Unlike paintings, which are generally unique artworks, photographs are often produced as multiples. There are many different processes for creating a photograph. The details of the production process are often outlined by the description of the medium. Chromogenic print (C-print), dye destruction prints, and polaroid print are all common methods for creating a photograph. Professional photographic printers all use pigment technology and the results are often called archival pigment prints. Black and white film photography are sometimes printed through a process called silver gelatin. There can be slight differences in a photograph between each of these chemical processes in regard to price, longevity, color vibrancy, and detail.
Edition vs. Prints
As photography is a relatively new form of art, it borrows terminology from traditional fine art printing, such as edition and print. This often causes some confusion as photography and fine art prints are different in their production methods, and consequently, their appraised values. It is important for collectors and aspiring collectors to understand the implications of this difference before stepping into the marketplace.
Traditionally, a fine art print refers to one of many copies produced (i.e., 1/100). In photography, copies tend to be much more limited (i.e., 1/25). An edition is a copy of an artwork made from a master and is often assigned a number corresponding to the order of its production. Generally speaking, edition is a better term to discuss photography, as print connotes a work that is widely available.
“An individual photograph can be called a ‘print,’ but we prefer to use the term ‘edition’ in order to avoid confusion,” says Kelly. “The term ‘edition’ is not exclusive to photography and can be used to refer to a fine art print and even a sculpture, so it is really on the dealer to communicate this and the collector to be educated on the basic terminology related to photography when starting to collect.”
For various reasons, photographers tend to restrict the number of editions they produce of a single photograph. From an investing standpoint, the edition number typically has little to no bearing on the photograph’s value. For instance, an edition 9/25 is typically worth the same as an edition 15/25, especially when collecting photographs by contemporary and emerging artists. Galleries may, however, increase the price of a photograph when there are few editions remaining, as this indicates a popularity and scarcity of available editions.
Just as the term print has become very imprecise over the years, so has the term limited edition. When looking to purchase a photograph, make sure to ask whether the work you are buying is a first edition work and whether the edition is a closed edition. A first edition refers to the first time the photographs have been produced for sale. A closed edition indicates that no additional groups of editions of the photograph will be produced, which greatly increases the scarcity of the photograph.
AP (Artist’s Proof)
Artist’s proofs (AP) and printer’s proofs (PP) are trial proofs that aren’t meant to be sold, but often they too find their way to the market.

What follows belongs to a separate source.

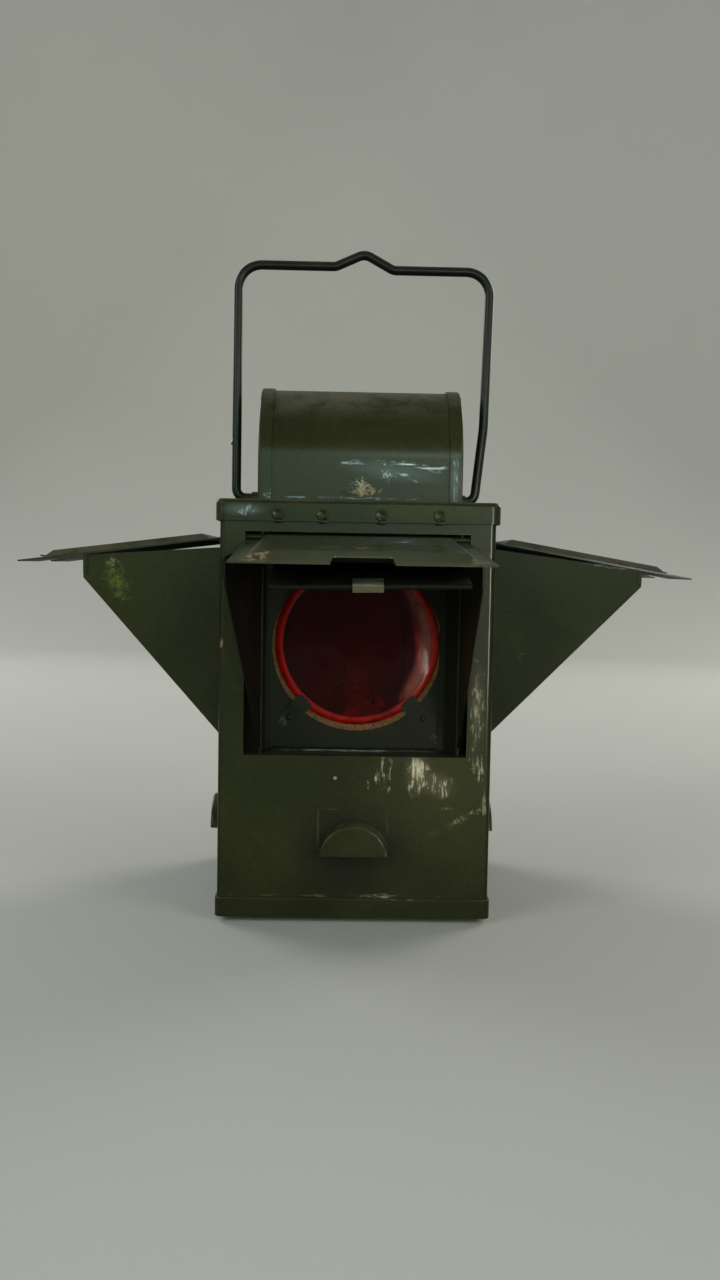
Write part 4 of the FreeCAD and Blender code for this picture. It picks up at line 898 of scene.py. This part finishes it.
class SIGNALLAMP_OT_stage(bpy.types.Operator):
    """Make the camera, the round pale floor and the soft lights"""
    bl_idname = "signal_lamp.stage"
    bl_label = "Stage"

    def execute(self, context):
        chosen = settings().stage
        self.make_camera(context.scene)
        self.make_floor(context.scene, chosen)
        self.make_sky(context.scene, chosen)
        for softbox in SOFTBOXES:
            self.make_softbox(context.scene, softbox, getattr(chosen, softbox.power))
        context.scene.view_settings.view_transform = "Standard"
        return {"FINISHED"}

    def make_camera(self, scene):
        """A camera turned by its yaw, its pitch and its roll."""
        forward = Vector((math.sin(CAMERA_YAW), math.cos(CAMERA_YAW), 0.0))
        right = Vector((math.cos(CAMERA_YAW), -math.sin(CAMERA_YAW), 0.0))
        up = Vector((0.0, 0.0, 1.0))
        ahead = math.cos(CAMERA_PITCH) * forward + math.sin(CAMERA_PITCH) * up
        above = -math.sin(CAMERA_PITCH) * forward + math.cos(CAMERA_PITCH) * up
        side = math.cos(CAMERA_ROLL) * right + math.sin(CAMERA_ROLL) * above
        crown = -math.sin(CAMERA_ROLL) * right + math.cos(CAMERA_ROLL) * above
        lens = bpy.data.cameras.new("lamp_camera")
        lens.lens = CAMERA_LENS
        lens.sensor_fit = "AUTO"
        lens.sensor_width = SENSOR_SIZE
        lens.clip_start = CAMERA_NEAR
        camera = bpy.data.objects.new("lamp_camera", lens)
        turn = Matrix((side, crown, -ahead)).transposed().to_4x4()
        camera.matrix_world = Matrix.Translation(CAMERA_PLACE) @ turn
        scene.collection.objects.link(camera)
        scene.camera = camera

    def make_floor(self, scene, chosen):
        """A flat disc that sweeps up into a low wall all round."""
        flat = chosen.radius - SWEEP_RADIUS
        outline = [Vector(ORIGIN), Vector((flat, 0.0, 0.0))]
        for number in range(1, SWEEP_STEPS + 1):
            angle = math.radians(90.0) * number / SWEEP_STEPS
            outline.append(Vector((flat + SWEEP_RADIUS * math.sin(angle), 0.0,
                                   SWEEP_RADIUS - SWEEP_RADIUS * math.cos(angle))))
        outline.append(Vector((chosen.radius, 0.0, WALL_HEIGHT)))
        mesh = bmesh.new()
        points = [mesh.verts.new(place) for place in outline]
        lines = [mesh.edges.new(pair) for pair in zip(points, points[1:])]
        bmesh.ops.spin(mesh, geom=points + lines, axis=(0.0, 0.0, 1.0), cent=ORIGIN,
                       steps=FLOOR_STEPS, angle=FULL_TURN, use_merge=True)
        bmesh.ops.remove_doubles(mesh, verts=mesh.verts, dist=MERGE_REACH)
        data = bpy.data.meshes.new("floor")
        mesh.to_mesh(data)
        mesh.free()
        for face in data.polygons:
            face.use_smooth = True
        data.materials.append(floor_cloth("pale_floor", chosen.floor))
        floor = bpy.data.objects.new("floor", data)
        scene.collection.objects.link(floor)

    def make_sky(self, scene, chosen):
        world = bpy.data.worlds.new("studio")
        world.use_nodes = True
        background = world.node_tree.nodes["Background"]
        background.inputs["Color"].default_value = SKY_COLOUR
        background.inputs["Strength"].default_value = chosen.sky
        scene.world = world

    def make_softbox(self, scene, softbox, power):
        """A soft light; a narrow one only shows as a gleam and lights nothing matt."""
        lamp = bpy.data.lights.new(softbox.name, "AREA")
        lamp.shape = "RECTANGLE"
        lamp.size, lamp.size_y = softbox.size
        lamp.energy = power
        lamp.color = softbox.colour
        lamp.spread = math.radians(softbox.spread)
        box = bpy.data.objects.new(softbox.name, lamp)
        aim = (Vector(softbox.target) - Vector(softbox.place)).to_track_quat("-Z", "Y")
        box.matrix_world = Matrix.Translation(softbox.place) @ aim.to_matrix().to_4x4()
        box.visible_camera = False
        box.visible_diffuse = softbox.spread > GLEAM_SPREAD
        scene.collection.objects.link(box)


class SIGNALLAMP_OT_paint(bpy.types.Operator):
    """Paint the sheet-metal pieces with worn olive enamel"""
    bl_idname = "signal_lamp.paint"
    bl_label = "Painted sheet"

    def execute(self, context):
        kinds = {
            "sheet": enamel("olive_enamel"),
            "body": enamel("body_enamel", marks=BODY_MARKS, printed=True),
            "door": enamel("door_enamel", inner_shade=0.0),
            # the pan is darker all over
            "pan": enamel("pan_enamel", marks=PAN_MARKS, soot=0.20),
            "hood": enamel("hood_enamel", marks=HOOD_MARKS, dust=0.95, polish=0.20),
            "cap": enamel("cap_enamel", marks=CAP_MARKS, polish=0.20),
            "lid": enamel("lid_enamel", marks=LID_MARKS, coat=0.10),
            "flap": enamel("flap_enamel", marks=FLAP_MARKS, dust=0.1, coat=0.28, rough=0.26),
            "cheek": enamel("cheek_enamel", marks=CHEEK_MARKS),
            # these four are darker copies of the enamel: painted shade for pieces in the recess
            # and in shadow
            "window": enamel("window_enamel", marks=WINDOW_MARKS, soot=0.12, coat=0.10),
            "shaded": enamel("shaded_enamel", soot=0.30),
            "smoked": enamel("smoked_enamel", soot=0.66),
            "black": enamel("blackened_enamel", soot=0.88),
            "iron": enamel("handle_enamel", base="iron", coat=0.12),
        }
        for node, slot in SLOT_OF.items():
            if slot == "olive_paint":
                give(node, kinds[PAINT_KIND.get(node, "sheet")])
        return {"FINISHED"}


class SIGNALLAMP_OT_metal(bpy.types.Operator):
    """Finish the wires, the font, the burner and the shutter's clip"""
    bl_idname = "signal_lamp.metal"
    bl_label = "Wires and burner"

    def execute(self, context):
        finishes = {
            "steel_wire": steel("oiled_wire"),
            "tinned_steel": tin("tinned_sheet"),
            "brass": brass("old_brass"),
            "wick_cotton": cotton("wick_weave"),
        }
        for node, slot in SLOT_OF.items():
            if slot in finishes:
                give(node, finishes[slot])
        give("shutter_clip", clip_brass("clip_worn_tin"))
        return {"FINISHED"}


class SIGNALLAMP_OT_glass(bpy.types.Operator):
    """Glaze the three lenses and their packing rings"""
    bl_idname = "signal_lamp.glass"
    bl_label = "Lenses"

    def execute(self, context):
        chosen = settings().glass
        felt = ring_felt("packing_ring", chosen.gasket)
        give("front_lens", lens_glass("red_lens", "front_lens", "XZ",
                                      chosen.red, chosen.red_rim, 0.8))
        give("left_lens", lens_glass("green_lens", "left_lens", "YZ",
                                     chosen.green, chosen.green_rim))
        give("right_lens", lens_glass("clear_lens", "right_lens", "YZ",
                                      chosen.clear, chosen.clear_rim))
        for node, slot in SLOT_OF.items():
            if slot == "gasket":
                give(node, felt)
        return {"FINISHED"}


class SIGNALLAMP_OT_crimps(bpy.types.Operator):
    """Punch the lid's skirt to the shell with dimples and beads of solder"""
    bl_idname = "signal_lamp.crimps"
    bl_label = "Lid crimps"

    def execute(self, context):
        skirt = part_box("lid")
        tail = CRIMP_Z - skirt[0].z
        meshes = [crimp((x * MILLIMETRE, skirt[0].y, CRIMP_Z), tail, turn)
                  for turn in (0.0, 180.0) for x in CRIMP_PLACES]
        piece = new_piece("lid_crimps", joined(meshes), "lamp_body",
                          enamel("crimp_enamel", coat=0.10))
        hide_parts("lid_rivets")
        return {"FINISHED"}


class SIGNALLAMP_OT_solder(bpy.types.Operator):
    """Run the solder along the hood's foot and leave the burr on the handle"""
    bl_idname = "signal_lamp.solder"
    bl_label = "Solder"

    def execute(self, context):
        skin = solder_skin("painted_solder")
        low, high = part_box("chimney_hood")
        beads = []
        for y in (low.y + HOOD_FLANGE, high.y - HOOD_FLANGE):
            place = low.z + SOLDER_SIZE
            beads.append(bead_along(Vector((low.x, y, place)), Vector((high.x, y, place)),
                                    SOLDER_SIZE))
        new_piece("hood_solder", joined(beads), "lamp_body", skin)
        burr = bmesh.new()
        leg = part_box("handle")[0].x
        ball(burr, BURR_SIZE, (leg + BURR_INSET, 0.0, BURR_Z), BURR_LEAN)
        new_piece("handle_burr", burr, "handle", skin)
        return {"FINISHED"}


class SIGNALLAMP_PT_sidebar(bpy.types.Panel):
    """Lists the lamp's settings and steps"""
    bl_label = "Signal Lamp"
    bl_idname = "SIGNALLAMP_PT_sidebar"
    bl_space_type = "VIEW_3D"
    bl_region_type = "UI"
    bl_category = "Signal Lamp"

    def draw(self, context):
        for group in ("paint", "metal", "glass", "stage"):
            box = self.layout.box()
            chosen = getattr(context.scene.signal_lamp, group)
            for name in chosen.__annotations__:
                box.prop(chosen, name)
        for operator in OPERATORS:
            self.layout.operator(operator.bl_idname)


OPERATORS = (
    SIGNALLAMP_OT_stage,
    SIGNALLAMP_OT_paint,
    SIGNALLAMP_OT_metal,
    SIGNALLAMP_OT_glass,
    SIGNALLAMP_OT_crimps,
    SIGNALLAMP_OT_solder,
)
CLASSES = (LampPaintSettings, LampMetalSettings, LampGlassSettings, LampStageSettings,
           LampSettings) + OPERATORS + (SIGNALLAMP_PT_sidebar,)


def register():
    for kind in CLASSES:
        bpy.utils.register_class(kind)
    bpy.types.Scene.signal_lamp = bpy.props.PointerProperty(type=LampSettings)


def unregister():
    del bpy.types.Scene.signal_lamp
    for kind in reversed(CLASSES):
        bpy.utils.unregister_class(kind)


def main():
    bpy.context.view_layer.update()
    register()
    bpy.ops.signal_lamp.stage()
    bpy.ops.signal_lamp.paint()
    bpy.ops.signal_lamp.metal()
    bpy.ops.signal_lamp.glass()
    bpy.ops.signal_lamp.crimps()
    bpy.ops.signal_lamp.solder()


if __name__ == "__main__":
    main()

For the photographer, an AP’s purpose is mainly to gain an impression of what the finished work will look like. Proofs are particularly desirable among collectors due to their rarity and their ability to provide valuable insight into the artist’s creative process. However with the advent of modern digital printing, trial proofs and numbered editions are the exact same.
Image Size vs. Print Size
Collectors may see a photograph listed with its image size and print size where the image size refers to the size of the actual photograph image while the print size refers to the total dimensions of the photograph including a border.
Primary Market vs. Secondary Market
All purchases of artwork fall into one of two market categories: primary market and secondary market. The primary market refers to the marketplace in which any artwork is being offered for sale for the first time. According to Clifford, when you buy a primary market piece, it’s important to keep a copy of your invoice on file, and documentation of whether work is signed and dated, or of any markings.
If you make a purchase from a secondary market source – a dealer, fellow collector, auction house – you should look for as much documentation of prior sales and conditions as possible as well as finding out all the other essential details.
Beyond the brass tacks of collecting, how do I decide?
As important as technical information is, prioritize your relationship to the work. Do you love it? As Clifford explains, “The leading factor is always that we connect with the work and believe in its aesthetic.” Especially if you are buying the work of an emerging artist, your purchase contributes to the establishment of that artist’s trajectory. Ask yourself if this artist and their piece compel you, and if you want to invest in the work they do.